With a fictional death, I think various aspects are dramatized and amplified, which leads me to believe that much of cinema is expressionistic. When I think about a real death, I see it as something much more introverted.
I think Timothy Treadwell was a man who stood at the great divide of civilization and wilderness, and could not, in the end, adapt to either one. I see the film in part as a contemplation on the extremes, as well as the middle. For instance, Herzog sees nature as something that is vile and base, and full of fornication, whereas Treadwell sees it in a much more harmonious and compassionate light. There are the instances of him mourning the death that must invariably come to all creatures.
While I do share Herzog's sentiments, I can also understand Treadwell's concern and distress over protecting wilderness. Yet my own opinions do not lie at either extreme, but in the middle. I see nature as something that is both wild and ugly, yet tranquil and beautiful. It is the yin and yang that the film explores, which is why I hesitate to call it a Werner Herzog film. That is, while Herzog may be the director, I do not see it as a film built upon his agenda. Treadwell's monologues serve to counterbalance Herzog's narration.
The most intriguing aspect of the film is Treadwell's footage, and the way it conveys not only Treadwell the person, but also Treadwell the filmmaker.
It's easy to see what interested Herzog. Here is a subject that not only stands upon the edge of society, but also a man who produces miraculous images.

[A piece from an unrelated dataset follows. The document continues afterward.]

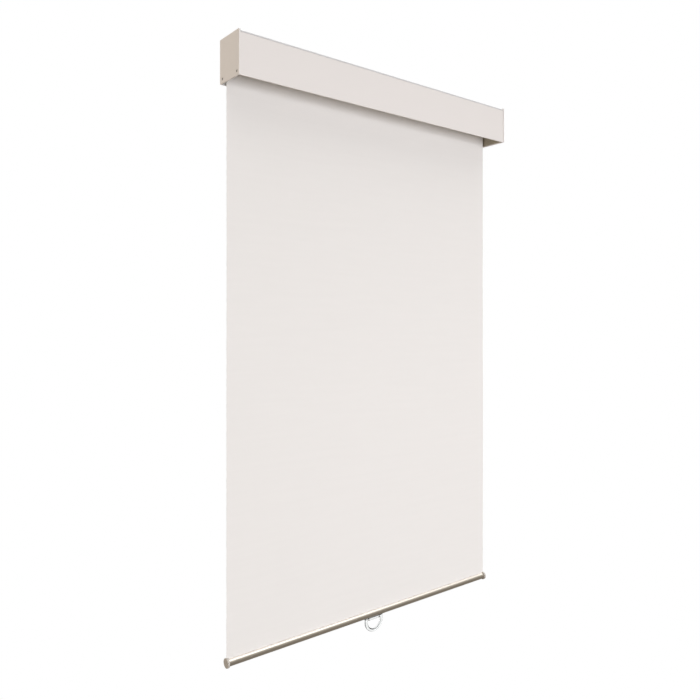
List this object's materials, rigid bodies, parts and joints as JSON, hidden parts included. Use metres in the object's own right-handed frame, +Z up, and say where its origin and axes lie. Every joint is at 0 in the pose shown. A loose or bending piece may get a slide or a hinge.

I find myself hesitating to analyze a documentary from a filmic perspective, in part because it tends not to carry the same sense of craft that a fictionalized film does. There is, however, a narrative buried beneath the subject matter. The film serves as a sort of posthumous autobiography, through which we are revealed insights into Treadwell.

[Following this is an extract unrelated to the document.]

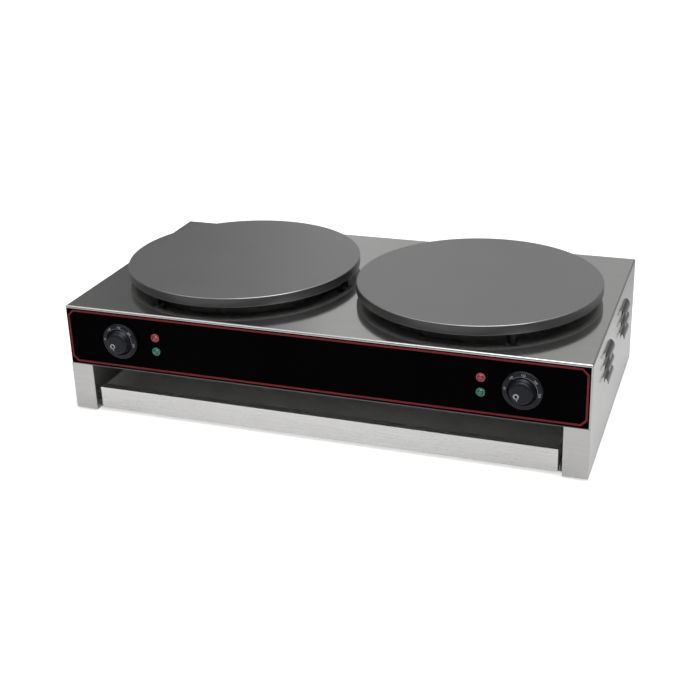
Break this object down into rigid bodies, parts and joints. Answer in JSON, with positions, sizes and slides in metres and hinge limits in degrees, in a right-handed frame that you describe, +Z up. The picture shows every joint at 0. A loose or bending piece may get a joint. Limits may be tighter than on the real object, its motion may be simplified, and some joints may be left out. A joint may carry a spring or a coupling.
{
  "type": "electric crepe maker",
  "caption": "Double electric crepe maker: round cast griddles on a low steel case with dials, pilot lamps, side louvres and a wide drawer under the hood.",
  "frame": {"origin": "centre of the bounding box on the surface that it stands on", "axes": "+X to the right along the width seen from the front, -Y towards the user, +Z up"},
  "size_m": [0.876, 0.494, 0.216],
  "materials": {
    "satin_steel": "satin stainless sheet with a fine horizontal grain",
    "drawer_steel": "brighter stainless sheet",
    "tray_sheet": "dull galvanised sheet",
    "inner_steel": "plain galvanised inner sheet",
    "dark_cast_iron": "machined and seasoned griddle, satin dark grey",
    "panel_glass": "glossy black control panel with a thin red outline",
    "dial_plastic": "charcoal plastic with white scale",
    "bezel_red": "pink-red lamp bezel",
    "bezel_green": "grey-green lamp bezel",
    "lamp_red": "translucent red lens",
    "lamp_green": "translucent green lens",
    "zinc": "bright zinc plated fastener",
    "spacer_steel": "blackened steel spacer",
    "element_tube": "oxidised heating element sheath",
    "pan_steel": "aluminised reflector sheet",
    "fibre": "compressed ceramic fibre",
    "ceramic": "glazed ceramic block",
    "brass": "plain brass",
    "wire": "silicone insulated wire",
    "copper_sensor": "copper bulb and capillary",
    "foot_rubber": "black rubber foot",
    "gland_nylon": "black nylon cable gland",
    "thermostat_body": "moulded thermostat body"
  },
  "bodies": {
    "chassis": {"hood": "satin_steel", "control_panel": "panel_glass", "rear_panel": "satin_steel", "deck_plate": "inner_steel", "rear_skirt": "satin_steel", "feet": "foot_rubber", "foot_fasteners": "zinc", "base_screws": "zinc", "deck_screws": "zinc", "rear_screws": "zinc", "standoffs": "spacer_steel", "plate_screws": "zinc", "pan_bolts": "zinc", "thermostat_screws": "zinc", "lamp_nuts": "zinc", "gland_nuts": "gland_nylon", "bonding_stud": "brass", "bonding_nut": "brass", "terminal_screws": "brass", "skirt_left": "satin_steel", "rail_left": "inner_steel", "hot_plate_left": "dark_cast_iron", "heating_element_left": "element_tube", "reflector_left": "pan_steel", "insulation_left": "fibre", "thermostat_left": "thermostat_body", "dial_ring_left": "dial_plastic", "sensor_left": "copper_sensor", "cable_gland_left": "gland_nylon", "terminal_block_left": "ceramic", "leads_left": "wire", "lamp_holder_red_left": "bezel_red", "lamp_lens_red_left": "lamp_red", "lamp_holder_green_left": "bezel_green", "lamp_lens_green_left": "lamp_green", "skirt_right": "satin_steel", "rail_right": "inner_steel", "hot_plate_right": "dark_cast_iron", "heating_element_right": "element_tube", "reflector_right": "pan_steel", "insulation_right": "fibre", "thermostat_right": "thermostat_body", "dial_ring_right": "dial_plastic", "sensor_right": "copper_sensor", "cable_gland_right": "gland_nylon", "terminal_block_right": "ceramic", "leads_right": "wire", "lamp_holder_red_right": "bezel_red", "lamp_lens_red_right": "lamp_red", "lamp_holder_green_right": "bezel_green", "lamp_lens_green_right": "lamp_green"},
    "drawer": {"drawer_tray": "tray_sheet", "drawer_front": "drawer_steel", "drawer_stops": "inner_steel", "drawer_rivets": "zinc"},
    "control_left": {"knob_left": "dial_plastic", "spindle_left": "zinc"},
    "control_right": {"knob_right": "dial_plastic", "spindle_right": "zinc"}
  },
  "joints": [
    {"name": "drawer_slide", "type": "slide", "parent": "chassis", "child": "drawer", "axis": [0, -1, 0], "range_m": [0, 0.3]},
    {"name": "knob_left_turn", "type": "hinge", "parent": "chassis", "child": "control_left", "pos_m": [-0.331, -0.2295, 0.1384], "axis": [0, 1, 0], "range_deg": [0, 262]},
    {"name": "knob_right_turn", "type": "hinge", "parent": "chassis", "child": "control_right", "pos_m": [0.331, -0.2295, 0.1384], "axis": [0, 1, 0], "range_deg": [0, 262]}
  ]
}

I must emphasize the notion that Treadwell is a contradiction, a man who could not bear society, yet could not cope with nature's overwhelming indifference. He was a man who wanted to live in an idealized and romantic world that erased the line between civilization and nature. He was a man who forged the persona of a lone sentinel, yet he was also a victim of that loneliness and yearned for friendship wherever he could seek it, even if it be with a wild fox.
While I think Treadwell planned quite a few of his shots into a narrative, I think some of the best ones are among the most spontaneous and unaware. There are the segments where Treadwell plays with his fox friends, and they seem to garner a supernatural meaning. When he is running with the foxes amidst a vast plain, there is a joy and freedom in the camera movement. And then, when he is chasing a fox that stole his hat, there is a frustration and angst that stems from his inability to fully reject civilized materialism.
Another sequence that I like a lot is when Treadwell is in his tent cursing the gods because it has not rained. Through his tirades, there is something likable about him, and while I do not admire his actions, I do admire his spirit.
This is a remarkable shot, both beautifully composed and full of meaning. Timothy is a man caught between two worlds, and his inability to have one without the other rends him in turmoil.
There is a poeticism to his speech that I don't think he was fully aware of. Watching and listening to him, we can see his insecurity, both through his filmmaking as well as his rants. He often repeats a phrase, as he repeats a take, as if to further reinforce the cohesiveness he thinks he sees in nature.
As he speaks about his past, he talks of his drinking:
"I drank to the point where I was going to die from it... or break free from it."
There is something about him that is tranquil, yet violent. I feel his angst stems from both his hate of society, as well as his unfailing ability to see the beauty of the wild, while rejecting its savagery.
These moments of anger set against backdrops of grandeur and tranquility are disquieting. Timothy Treadwell was a man of highs and lows and could not accept the middle ground, which hearkens back to the old tale of Daedalus and Icarus. His voice has such a gentle, child-like playfulness that it comes as a shock to listen to his violent ranting.
No matter how strange Timothy Treadwell may seem, we mustn't forget the most basic fact about Grizzly Man: he is dead. It is a film borne out of his death, and serves as an elegy of sorts, as well as a contemplation on life and death, nature and civilization, and chaos and tranquility.
The film also conveys the power of the camera, and its ability to capture seemingly unplanned moments that are filled with meaning.
Timothy Treadwell was clearly an unstable individual. But to dismiss him as that alone is to obscure his humanity. He seems to be filled with such emotion that he often just stops dead in his speech, incapable of expressing the flood of anger, sadness, and elatedness in what he considered his home. There is so much turmoil in his character that watching him becomes frightening. Not because of his insanity, so much as a fear for him.
I can't help be see similarities in Grizzly Man to that of the western. There is something about Timothy Treadwell's idealizations and his inability to cope with nature's hositility that are not too far off from the simultaneous beauty and harshness of the west. Like the outlaws in Sergio Leone's Once Upon a Time in the West, he is just that: outside the law. Yet while he rejected the conventions of civilization, it seems he did not want to abolish them so much as take the best parts of them (compassion and friendship) and introduce them to a world of immense physical beauty.
I do not agree with Treadwell's environmental practices, but as I've stated before, I admire his spirit and I can understand his anguish. There is such an attraction about the real wilderness, and unfortunately, these areas are being colonized and exploited for tourism. They are the last frontiers and Timothy Treadwell was a man who needed to be along that razor's edge.